Me: Hi!  I like your profile.  Blah, blah, blah about a nice vacation I went on once.
B#1: Did you read my personality questions?
Me: Yeah.  Sort of.  I skimmed.
B#1: I'm unique.
Me: ...
B#1: A unique individual.
Me: ...  (re-reading)
Me: ... (reading some more.  Hmmm, says here that if he met someone who was EVERYTHING he wanted, except the body-type, it would be a deal breaker.)
Me:  Ah, I see here that fatties are a deal breaker.  No worries.  Best of luck.  (my actual response)
B#1: Whoa, whoa.  If you got a little extra it looks good in corsets!  Bonus, right?

[I really should have stopped it right there.  But I was trying to be open to new people.]
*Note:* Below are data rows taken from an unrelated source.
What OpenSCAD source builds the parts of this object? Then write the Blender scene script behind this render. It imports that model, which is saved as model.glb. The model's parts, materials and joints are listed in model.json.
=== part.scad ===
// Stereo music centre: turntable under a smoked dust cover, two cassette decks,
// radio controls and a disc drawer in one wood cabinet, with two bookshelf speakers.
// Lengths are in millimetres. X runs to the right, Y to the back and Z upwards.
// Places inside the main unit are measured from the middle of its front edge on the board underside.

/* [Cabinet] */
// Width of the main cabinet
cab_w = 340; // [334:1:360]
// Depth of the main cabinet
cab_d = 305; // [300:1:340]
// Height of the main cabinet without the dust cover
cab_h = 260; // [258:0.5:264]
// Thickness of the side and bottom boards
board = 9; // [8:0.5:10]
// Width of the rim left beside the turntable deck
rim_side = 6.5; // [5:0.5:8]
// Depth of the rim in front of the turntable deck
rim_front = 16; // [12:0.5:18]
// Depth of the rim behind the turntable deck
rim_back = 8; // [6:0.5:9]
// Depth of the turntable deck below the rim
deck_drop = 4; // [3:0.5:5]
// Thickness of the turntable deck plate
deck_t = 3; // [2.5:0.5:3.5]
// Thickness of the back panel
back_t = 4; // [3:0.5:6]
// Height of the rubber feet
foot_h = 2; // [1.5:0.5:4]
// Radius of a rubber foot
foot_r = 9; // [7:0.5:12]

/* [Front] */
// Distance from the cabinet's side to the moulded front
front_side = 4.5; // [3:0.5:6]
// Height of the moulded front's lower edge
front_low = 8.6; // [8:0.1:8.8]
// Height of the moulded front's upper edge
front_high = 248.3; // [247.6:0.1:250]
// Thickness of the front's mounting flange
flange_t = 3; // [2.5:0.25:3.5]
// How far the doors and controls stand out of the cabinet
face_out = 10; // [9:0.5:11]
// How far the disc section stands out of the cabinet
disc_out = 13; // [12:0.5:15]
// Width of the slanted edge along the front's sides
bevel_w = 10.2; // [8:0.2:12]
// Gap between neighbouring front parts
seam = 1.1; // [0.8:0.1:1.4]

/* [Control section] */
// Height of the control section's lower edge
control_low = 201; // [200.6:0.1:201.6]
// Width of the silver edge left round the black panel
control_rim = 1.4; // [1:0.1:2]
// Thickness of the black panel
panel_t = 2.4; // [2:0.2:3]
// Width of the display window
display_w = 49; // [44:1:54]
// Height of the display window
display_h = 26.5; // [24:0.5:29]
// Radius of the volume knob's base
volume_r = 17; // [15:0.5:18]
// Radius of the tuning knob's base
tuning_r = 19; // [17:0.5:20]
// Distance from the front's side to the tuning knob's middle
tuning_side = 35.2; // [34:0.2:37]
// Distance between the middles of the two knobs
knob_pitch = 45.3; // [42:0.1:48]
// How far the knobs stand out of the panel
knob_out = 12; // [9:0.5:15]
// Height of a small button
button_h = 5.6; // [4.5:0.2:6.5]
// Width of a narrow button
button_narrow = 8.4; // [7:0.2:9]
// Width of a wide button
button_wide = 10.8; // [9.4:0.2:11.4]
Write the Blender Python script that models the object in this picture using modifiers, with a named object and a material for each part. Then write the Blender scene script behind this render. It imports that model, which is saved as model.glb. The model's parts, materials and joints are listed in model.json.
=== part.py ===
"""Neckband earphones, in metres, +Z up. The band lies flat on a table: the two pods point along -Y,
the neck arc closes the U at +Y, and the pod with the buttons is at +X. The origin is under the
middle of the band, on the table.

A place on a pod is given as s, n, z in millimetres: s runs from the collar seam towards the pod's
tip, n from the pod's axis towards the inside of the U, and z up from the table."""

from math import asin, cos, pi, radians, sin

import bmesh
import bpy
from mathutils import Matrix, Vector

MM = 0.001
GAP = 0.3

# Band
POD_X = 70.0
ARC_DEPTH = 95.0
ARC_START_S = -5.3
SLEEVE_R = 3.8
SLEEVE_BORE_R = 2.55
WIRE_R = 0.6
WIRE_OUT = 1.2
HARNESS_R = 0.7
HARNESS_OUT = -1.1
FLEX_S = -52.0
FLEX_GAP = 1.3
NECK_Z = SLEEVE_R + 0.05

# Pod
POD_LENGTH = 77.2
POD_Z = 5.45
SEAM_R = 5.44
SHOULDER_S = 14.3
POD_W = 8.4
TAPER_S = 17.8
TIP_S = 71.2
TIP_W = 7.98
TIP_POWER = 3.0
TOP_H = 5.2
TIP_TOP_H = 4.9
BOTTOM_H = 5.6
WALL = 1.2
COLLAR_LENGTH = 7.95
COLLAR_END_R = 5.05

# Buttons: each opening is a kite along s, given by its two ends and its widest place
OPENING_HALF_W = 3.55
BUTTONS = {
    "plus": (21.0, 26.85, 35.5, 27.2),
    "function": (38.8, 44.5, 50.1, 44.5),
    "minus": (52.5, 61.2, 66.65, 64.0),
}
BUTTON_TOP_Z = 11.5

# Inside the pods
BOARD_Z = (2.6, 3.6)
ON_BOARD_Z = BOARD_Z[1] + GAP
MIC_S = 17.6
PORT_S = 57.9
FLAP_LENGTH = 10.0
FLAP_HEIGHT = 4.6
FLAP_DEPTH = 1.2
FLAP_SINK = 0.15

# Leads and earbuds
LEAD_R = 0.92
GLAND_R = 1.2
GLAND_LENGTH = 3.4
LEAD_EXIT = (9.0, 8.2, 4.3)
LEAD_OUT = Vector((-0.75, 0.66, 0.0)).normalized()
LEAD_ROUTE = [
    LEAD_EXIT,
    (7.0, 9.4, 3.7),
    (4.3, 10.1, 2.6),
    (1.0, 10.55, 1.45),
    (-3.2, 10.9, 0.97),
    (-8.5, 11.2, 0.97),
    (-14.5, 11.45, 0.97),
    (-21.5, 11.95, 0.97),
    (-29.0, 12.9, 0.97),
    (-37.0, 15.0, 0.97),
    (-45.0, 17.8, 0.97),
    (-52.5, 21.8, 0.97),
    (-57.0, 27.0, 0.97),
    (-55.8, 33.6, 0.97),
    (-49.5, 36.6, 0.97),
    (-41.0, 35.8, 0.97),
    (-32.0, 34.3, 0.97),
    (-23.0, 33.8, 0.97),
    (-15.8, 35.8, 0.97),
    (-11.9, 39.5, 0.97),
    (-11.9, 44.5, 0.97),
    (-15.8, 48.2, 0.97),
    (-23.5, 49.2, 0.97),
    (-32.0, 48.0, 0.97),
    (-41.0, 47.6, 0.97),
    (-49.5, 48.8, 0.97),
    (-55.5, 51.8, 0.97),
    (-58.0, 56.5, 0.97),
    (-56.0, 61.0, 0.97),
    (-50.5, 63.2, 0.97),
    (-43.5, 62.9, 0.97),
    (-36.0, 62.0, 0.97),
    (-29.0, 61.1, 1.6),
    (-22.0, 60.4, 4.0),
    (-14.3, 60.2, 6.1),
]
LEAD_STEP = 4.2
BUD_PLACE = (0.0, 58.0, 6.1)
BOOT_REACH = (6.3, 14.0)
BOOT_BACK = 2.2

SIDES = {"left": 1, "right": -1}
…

B#1:  Read my stuff again.  I'm not hung up on body types.
Me: ...  (re-reading)
B#1:  I have a unique lifestyle.
Me: ... (reading)
B#1: I like playing.  Do you know what that is?
Me: Role-playing?  Sexual or D&D?

[I was REALLY hoping for D&D to be the answer]

B#1: Sexual.  But if you're nice, you can teach me D&D.
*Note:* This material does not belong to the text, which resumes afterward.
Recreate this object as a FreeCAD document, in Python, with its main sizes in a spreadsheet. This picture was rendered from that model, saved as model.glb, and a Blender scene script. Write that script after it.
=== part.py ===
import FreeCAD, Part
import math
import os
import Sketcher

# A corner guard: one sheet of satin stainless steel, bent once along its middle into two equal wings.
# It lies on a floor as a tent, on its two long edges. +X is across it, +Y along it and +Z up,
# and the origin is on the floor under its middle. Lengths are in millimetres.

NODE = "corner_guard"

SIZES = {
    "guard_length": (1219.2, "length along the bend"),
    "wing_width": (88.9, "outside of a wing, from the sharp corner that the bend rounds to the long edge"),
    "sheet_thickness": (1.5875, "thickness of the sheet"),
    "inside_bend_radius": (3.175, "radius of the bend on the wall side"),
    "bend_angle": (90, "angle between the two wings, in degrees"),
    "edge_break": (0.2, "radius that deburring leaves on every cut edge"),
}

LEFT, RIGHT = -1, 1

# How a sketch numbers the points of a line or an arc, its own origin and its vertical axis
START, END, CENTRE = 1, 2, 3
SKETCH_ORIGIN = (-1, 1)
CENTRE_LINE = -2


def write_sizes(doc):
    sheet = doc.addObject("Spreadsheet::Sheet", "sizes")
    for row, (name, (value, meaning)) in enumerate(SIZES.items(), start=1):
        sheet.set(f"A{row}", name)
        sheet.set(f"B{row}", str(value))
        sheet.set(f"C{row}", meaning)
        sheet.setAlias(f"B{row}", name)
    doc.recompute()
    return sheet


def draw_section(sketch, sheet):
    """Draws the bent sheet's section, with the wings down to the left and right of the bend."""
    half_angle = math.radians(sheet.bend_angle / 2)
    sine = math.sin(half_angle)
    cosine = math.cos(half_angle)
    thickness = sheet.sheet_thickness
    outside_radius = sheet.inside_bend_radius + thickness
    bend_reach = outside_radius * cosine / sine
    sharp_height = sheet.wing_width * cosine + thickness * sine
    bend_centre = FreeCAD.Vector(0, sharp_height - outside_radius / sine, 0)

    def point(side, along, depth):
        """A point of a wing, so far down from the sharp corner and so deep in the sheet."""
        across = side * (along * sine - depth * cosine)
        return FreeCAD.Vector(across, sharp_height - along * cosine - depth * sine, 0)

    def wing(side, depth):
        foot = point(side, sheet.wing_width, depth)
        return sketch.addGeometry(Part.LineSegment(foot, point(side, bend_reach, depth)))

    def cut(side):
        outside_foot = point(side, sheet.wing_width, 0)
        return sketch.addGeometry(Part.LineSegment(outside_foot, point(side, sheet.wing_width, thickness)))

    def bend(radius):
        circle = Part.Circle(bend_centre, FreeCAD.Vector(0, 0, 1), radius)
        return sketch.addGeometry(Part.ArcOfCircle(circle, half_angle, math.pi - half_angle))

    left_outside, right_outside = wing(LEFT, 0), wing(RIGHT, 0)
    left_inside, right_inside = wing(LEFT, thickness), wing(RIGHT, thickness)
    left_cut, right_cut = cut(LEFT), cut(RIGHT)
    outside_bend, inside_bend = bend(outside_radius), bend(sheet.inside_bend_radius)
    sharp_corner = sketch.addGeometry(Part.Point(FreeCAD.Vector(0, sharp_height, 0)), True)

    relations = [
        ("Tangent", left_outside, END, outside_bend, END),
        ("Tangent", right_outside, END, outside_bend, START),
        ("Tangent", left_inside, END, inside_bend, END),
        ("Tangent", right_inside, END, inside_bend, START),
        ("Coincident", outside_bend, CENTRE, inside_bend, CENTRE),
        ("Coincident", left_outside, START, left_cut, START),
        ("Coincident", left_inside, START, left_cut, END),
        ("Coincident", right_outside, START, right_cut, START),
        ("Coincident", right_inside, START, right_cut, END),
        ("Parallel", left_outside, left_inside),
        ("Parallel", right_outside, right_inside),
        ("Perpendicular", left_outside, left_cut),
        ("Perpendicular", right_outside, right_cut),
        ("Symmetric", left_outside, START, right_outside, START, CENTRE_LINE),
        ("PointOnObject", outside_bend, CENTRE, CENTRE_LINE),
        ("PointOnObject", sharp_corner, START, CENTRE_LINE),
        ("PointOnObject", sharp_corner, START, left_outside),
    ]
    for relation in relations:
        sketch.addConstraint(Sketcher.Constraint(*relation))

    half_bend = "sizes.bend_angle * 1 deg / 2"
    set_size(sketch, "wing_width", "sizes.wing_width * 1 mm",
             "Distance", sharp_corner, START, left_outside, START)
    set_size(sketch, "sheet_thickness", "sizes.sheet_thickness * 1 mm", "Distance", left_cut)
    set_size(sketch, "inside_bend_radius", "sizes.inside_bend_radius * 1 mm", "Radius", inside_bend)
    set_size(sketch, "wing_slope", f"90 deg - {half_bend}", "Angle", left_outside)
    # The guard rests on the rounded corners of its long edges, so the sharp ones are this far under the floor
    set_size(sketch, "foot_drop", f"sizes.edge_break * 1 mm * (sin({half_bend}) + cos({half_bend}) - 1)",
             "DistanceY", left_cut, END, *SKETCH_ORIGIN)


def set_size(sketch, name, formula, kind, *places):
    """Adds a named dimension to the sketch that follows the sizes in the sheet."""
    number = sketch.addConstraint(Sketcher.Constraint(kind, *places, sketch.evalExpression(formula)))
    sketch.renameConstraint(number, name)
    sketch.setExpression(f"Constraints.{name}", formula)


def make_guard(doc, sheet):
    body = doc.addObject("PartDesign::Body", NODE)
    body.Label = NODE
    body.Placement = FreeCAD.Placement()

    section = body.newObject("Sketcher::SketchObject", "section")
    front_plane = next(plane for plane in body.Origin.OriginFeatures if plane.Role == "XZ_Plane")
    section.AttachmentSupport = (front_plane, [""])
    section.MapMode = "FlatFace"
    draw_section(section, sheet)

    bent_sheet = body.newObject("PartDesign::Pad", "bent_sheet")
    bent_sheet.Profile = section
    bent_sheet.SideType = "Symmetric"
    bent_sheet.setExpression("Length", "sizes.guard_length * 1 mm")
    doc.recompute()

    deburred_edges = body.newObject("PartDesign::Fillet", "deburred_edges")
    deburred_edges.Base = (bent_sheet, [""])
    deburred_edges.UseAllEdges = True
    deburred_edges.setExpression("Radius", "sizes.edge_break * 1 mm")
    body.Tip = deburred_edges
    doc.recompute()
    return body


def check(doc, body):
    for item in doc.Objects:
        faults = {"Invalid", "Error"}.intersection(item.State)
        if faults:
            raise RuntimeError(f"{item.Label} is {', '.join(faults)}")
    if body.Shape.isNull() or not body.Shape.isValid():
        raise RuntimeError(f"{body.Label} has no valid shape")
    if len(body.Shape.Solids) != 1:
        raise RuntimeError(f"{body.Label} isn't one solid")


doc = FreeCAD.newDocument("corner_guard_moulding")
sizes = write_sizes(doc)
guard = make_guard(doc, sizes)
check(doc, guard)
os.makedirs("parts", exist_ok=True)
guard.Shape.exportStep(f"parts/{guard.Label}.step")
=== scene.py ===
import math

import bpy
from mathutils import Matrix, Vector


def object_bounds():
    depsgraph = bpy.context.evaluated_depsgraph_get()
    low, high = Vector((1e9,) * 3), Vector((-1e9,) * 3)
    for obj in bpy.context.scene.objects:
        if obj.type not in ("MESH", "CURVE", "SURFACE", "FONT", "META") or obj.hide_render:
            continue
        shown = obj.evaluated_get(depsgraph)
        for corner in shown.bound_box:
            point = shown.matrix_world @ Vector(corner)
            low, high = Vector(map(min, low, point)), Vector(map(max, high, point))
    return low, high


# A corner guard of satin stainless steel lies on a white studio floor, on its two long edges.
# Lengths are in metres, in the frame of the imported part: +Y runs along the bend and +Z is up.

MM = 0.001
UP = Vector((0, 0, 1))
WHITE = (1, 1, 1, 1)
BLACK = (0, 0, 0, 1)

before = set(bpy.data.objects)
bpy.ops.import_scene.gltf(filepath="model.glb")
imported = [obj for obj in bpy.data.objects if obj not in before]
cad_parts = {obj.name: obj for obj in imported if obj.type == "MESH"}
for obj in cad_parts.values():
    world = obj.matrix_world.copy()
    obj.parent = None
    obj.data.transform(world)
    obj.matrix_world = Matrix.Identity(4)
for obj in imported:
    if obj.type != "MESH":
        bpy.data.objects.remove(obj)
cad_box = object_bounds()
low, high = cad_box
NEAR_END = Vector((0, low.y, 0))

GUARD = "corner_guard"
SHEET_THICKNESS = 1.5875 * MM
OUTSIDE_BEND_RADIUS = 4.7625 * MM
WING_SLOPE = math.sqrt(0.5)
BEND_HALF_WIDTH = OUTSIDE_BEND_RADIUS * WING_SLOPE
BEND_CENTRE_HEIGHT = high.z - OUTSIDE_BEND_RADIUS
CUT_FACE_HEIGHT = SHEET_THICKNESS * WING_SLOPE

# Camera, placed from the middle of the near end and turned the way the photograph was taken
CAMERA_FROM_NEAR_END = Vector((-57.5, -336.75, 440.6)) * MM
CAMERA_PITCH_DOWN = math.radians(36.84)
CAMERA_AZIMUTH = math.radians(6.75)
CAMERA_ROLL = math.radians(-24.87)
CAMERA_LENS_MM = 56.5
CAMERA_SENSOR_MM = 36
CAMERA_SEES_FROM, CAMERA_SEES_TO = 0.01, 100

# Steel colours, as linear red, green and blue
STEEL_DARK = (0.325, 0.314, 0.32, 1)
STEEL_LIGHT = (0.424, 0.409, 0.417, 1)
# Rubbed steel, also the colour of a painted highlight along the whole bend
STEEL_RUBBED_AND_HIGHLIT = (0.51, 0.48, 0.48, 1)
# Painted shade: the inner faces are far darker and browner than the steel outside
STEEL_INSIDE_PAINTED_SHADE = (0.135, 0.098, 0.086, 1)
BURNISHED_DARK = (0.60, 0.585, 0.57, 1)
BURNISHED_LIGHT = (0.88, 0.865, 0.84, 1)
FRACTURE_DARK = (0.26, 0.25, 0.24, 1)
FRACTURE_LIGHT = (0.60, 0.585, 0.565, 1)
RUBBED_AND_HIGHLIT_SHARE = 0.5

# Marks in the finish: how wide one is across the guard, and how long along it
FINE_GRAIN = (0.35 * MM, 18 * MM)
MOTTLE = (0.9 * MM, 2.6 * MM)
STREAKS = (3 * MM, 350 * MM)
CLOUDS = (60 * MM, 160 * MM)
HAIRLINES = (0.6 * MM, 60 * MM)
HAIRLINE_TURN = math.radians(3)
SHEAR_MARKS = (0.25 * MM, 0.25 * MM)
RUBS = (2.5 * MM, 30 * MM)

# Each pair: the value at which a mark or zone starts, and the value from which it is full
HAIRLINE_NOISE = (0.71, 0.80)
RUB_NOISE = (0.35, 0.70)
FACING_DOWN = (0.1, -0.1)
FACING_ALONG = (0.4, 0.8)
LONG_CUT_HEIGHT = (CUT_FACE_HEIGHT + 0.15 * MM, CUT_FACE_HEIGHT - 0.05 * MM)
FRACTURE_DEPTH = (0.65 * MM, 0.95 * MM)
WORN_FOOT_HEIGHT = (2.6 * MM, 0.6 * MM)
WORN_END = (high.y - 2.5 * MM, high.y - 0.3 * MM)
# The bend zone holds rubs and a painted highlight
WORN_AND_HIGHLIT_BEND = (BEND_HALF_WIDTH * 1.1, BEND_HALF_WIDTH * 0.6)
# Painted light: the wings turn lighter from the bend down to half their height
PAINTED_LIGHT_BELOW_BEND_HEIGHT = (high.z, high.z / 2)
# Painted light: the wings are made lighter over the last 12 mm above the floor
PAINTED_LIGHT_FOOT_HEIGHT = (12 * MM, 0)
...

[HA!  D&D must be LIVED muthafucka!]

Me:  Well, RPGs are a little like sexual role-play, I guess.  Your role playing involves dice less often than mine does.
B#1: It doesn't have to.  
B#1: What kind of toys do you have?
Me: ...
Me: *blink*
Me: *blink, blink*


Me:  Call me old fashioned, but I think we could be talking about ANYTHING before discussing my toy selection.
==================

Bachelor #2 seemed like a nice enough man.  I sent him a generic message and he responded with a polite, but firm, "I'm used to people dumping me when I start to talk about God being a mythic figure."  If I was smarter, I would've made a joke about the Epic of Gilgamesh and the Bible.  

So, as it stands, judging me by my sex toy collection trumps God hangups in the "Strange Shit You Put Up With When Looking For A Date Online" list.  I have a feeling the list will get longer and stranger as I progress.